The lesson for Project Managers and Employers; it is very important to respond appropriately to applications for payment, as a contractor can continue to apply for a claim which has been determined elsewhere (including in adjudication). In responding, you may rely on that determination, but a failure to respond will still require you to make payment before disputing the valuation.
Prevention of set-off
ESG’s next argument was that it was entitled to set-off its contra charges against the adjudicator’s award under a clause in the contract allowing it to do so. O’Farrell J determined that such an unqualified right to set-off offended the statutory requirement for immediate enforcement of an adjudicator’s decision. Therefore, it must be construed as subject to the provision of the Scheme for Construction Contracts Regulations (“the Scheme”), which meant that unless the limited circumstances set out in Thameside Construction Co Ltd v Stevens  EWHC 2071 apply, the clause would be unenforceable.
The circumstances in Thameside are limited to when an adjudicator decides an amount is due or due for certification but does not direct that payment is due, or that the adjudicator makes it clear he/she is permitting a further set-off to be made from the sum they have decided is payable. Neither of these circumstances applied and O’Farrell J struck down the clause.
This conclusion is unsurprising. The goal of the Act is to maintain cash flow for contractors, and it would be rendered impotent if it were possible for a payer to simply manufacture contra-charges to avoid payment. Again, the lesson is that applications must be responded to appropriately.
The contract between ESG and BHL included a clause allowing ESG to unilaterally entitle the adjudicator to adjudicate on more than one dispute at the same time. Under this clause, ESG requested the second adjudicator to also consider the true value of Application 23, which the adjudicator refused to do. ESG argued that BHL’s refusal to allow ESG to exercise its rights under the clause was a breach of contract and if it had been allowed to do so, the decision would have resulted in the balance of nil being due to BHL, as the second adjudicator would have been required to follow the decision reached in the first.
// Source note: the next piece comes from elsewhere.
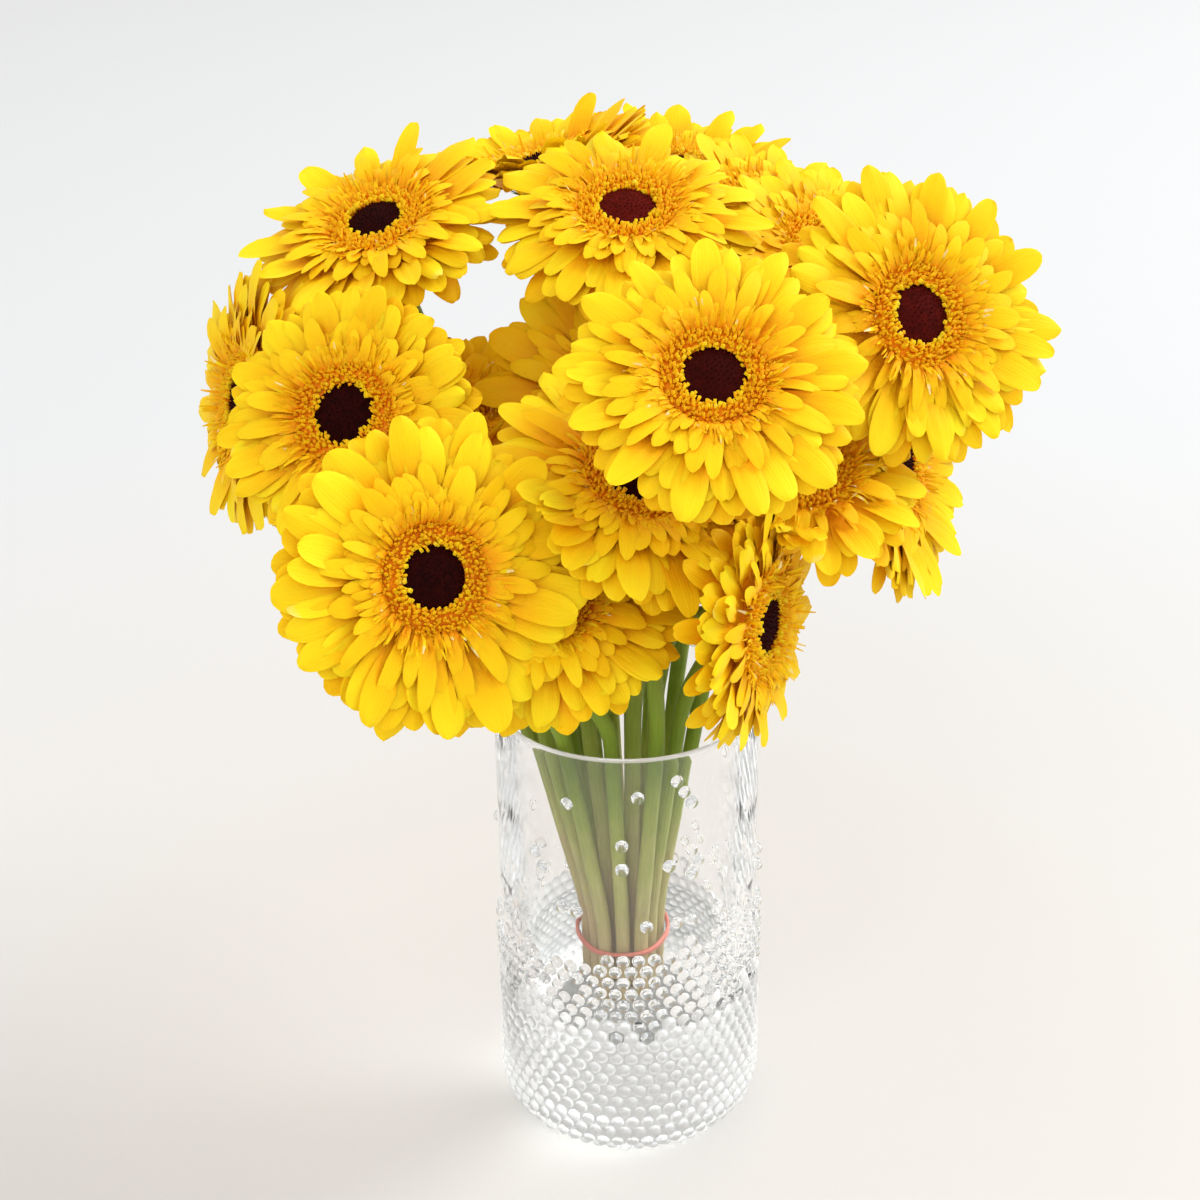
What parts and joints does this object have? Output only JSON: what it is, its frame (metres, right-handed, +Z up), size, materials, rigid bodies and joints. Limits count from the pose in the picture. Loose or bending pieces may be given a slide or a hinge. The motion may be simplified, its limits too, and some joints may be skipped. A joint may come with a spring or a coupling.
{
  "type": "gerberas in a vase",
  "caption": "Bunch of yellow gerberas with dark centres, tied with a rubber band, standing in a clear glass cylinder vase with glass beads stuck on its outside.",
  "frame": {"origin": "the vase's axis, at the flat underside that it stands on", "axes": "+Z up along the vase's axis; -Y is the front, the side that the picture shows; +X is to the right seen from the front"},
  "size_m": [0.3846, 0.385, 0.4503],
  "materials": {
    "petals": "soft petal, satin, with fine lengthwise grooves",
    "disc": "velvety dark maroon florets",
    "stem": "fresh green stem with fine hairs, paler near its cut end",
    "glass": "clear polished glass with domed beads",
    "water": "clear still water",
    "rubber_band": "matte coral-red rubber"
  },
  "bodies": {
    "root": {"vase": "glass", "water": "water", "rubber_band": "rubber_band", "petals_01": "petals", "disc_01": "disc", "stem_01": "stem", "petals_02": "petals", "disc_02": "disc", "stem_02": "stem", "petals_03": "petals", "disc_03": "disc", "stem_03": "stem", "petals_04": "petals", "disc_04": "disc", "stem_04": "stem", "petals_05": "petals", "disc_05": "disc", "stem_05": "stem", "petals_06": "petals", "disc_06": "disc", "stem_06": "stem", "petals_07": "petals", "disc_07": "disc", "stem_07": "stem", "petals_08": "petals", "disc_08": "disc", "stem_08": "stem", "petals_09": "petals", "disc_09": "disc", "stem_09": "stem", "petals_10": "petals", "disc_10": "disc", "stem_10": "stem", "petals_11": "petals", "disc_11": "disc", "stem_11": "stem", "petals_12": "petals", "disc_12": "disc", "stem_12": "stem", "petals_13": "petals", "disc_13": "disc", "stem_13": "stem", "petals_14": "petals", "disc_14": "disc", "stem_14": "stem", "petals_15": "petals", "disc_15": "disc", "stem_15": "stem", "petals_16": "petals", "disc_16": "disc", "stem_16": "stem", "petals_17": "petals", "disc_17": "disc", "stem_17": "stem", "petals_18": "petals", "disc_18": "disc", "stem_18": "stem"}
  },
  "joints": []
}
In dismissing this argument, O’Farrell J referred to Section 111 of the HCGRA which precludes a paying party from referring a dispute over the ‘true value’ prior to satisfying its obligation to pay the notified sum, quoting S&T v Grove. Accordingly, BHL would be entitled to rely on this provision in any adjudication until payment had been made. The position is summarised sufficiently in paragraph 76:
“i) where a valid application for payment has been made, an employer who fails to issue a valid Payment Notice or Pay Less Notice must pay the ‘notified sum’ in accordance with section 111 of the 1996 Act;
ii) section 111 of the 1996 Act creates an immediate obligation to pay the ‘notified sum’;
iii) an employer is entitled to exercise its right to adjudicate pursuant to section 108 of the 1996 Act to establish the ‘true valuation’ of the work, potentially requiring repayment of the ‘notified sum’ by the contractor;
iv) the entitlement to commence a ‘true value’ adjudication under section 108 is subjugated to the immediate payment obligation in section 111;
v) unless and until an employer has complied with its immediate payment obligation under section 111, it is not entitled to commence, or rely on, a ‘true value’ adjudication under section 108.”
O’Farrell J considered that the clause in question was incapable of compelling an adjudicator to consider more than one dispute. Due to the burdens imposed on both the parties and the adjudicator by tight time limits, it would be inappropriate to allow one party to unilaterally require the determination of a raft of disputes within one adjudication.
Once again, this is an unsurprising conclusion as it would circumvent the principles of the legislation and the established case law if it were possible for a paying party to further delay payment of a notified sum by forcing the payee (and the adjudicator) to deal with a true value dispute.
The judgement represents a continuation of the court’s purposeful interpretation of the Act. It prevents paying parties from creating ways to avoid payment of a notified sum and it continues to give effect to Lord Denning’s famous statement “There must be a ‘cash flow’ in the building trade. It is the very lifeblood of the enterprise” and the intent of the HGCRA to maintain that flow.
The takeaway remains, as it has since the HCGRA’s enactment, that paying parties must respond appropriately to payment applications.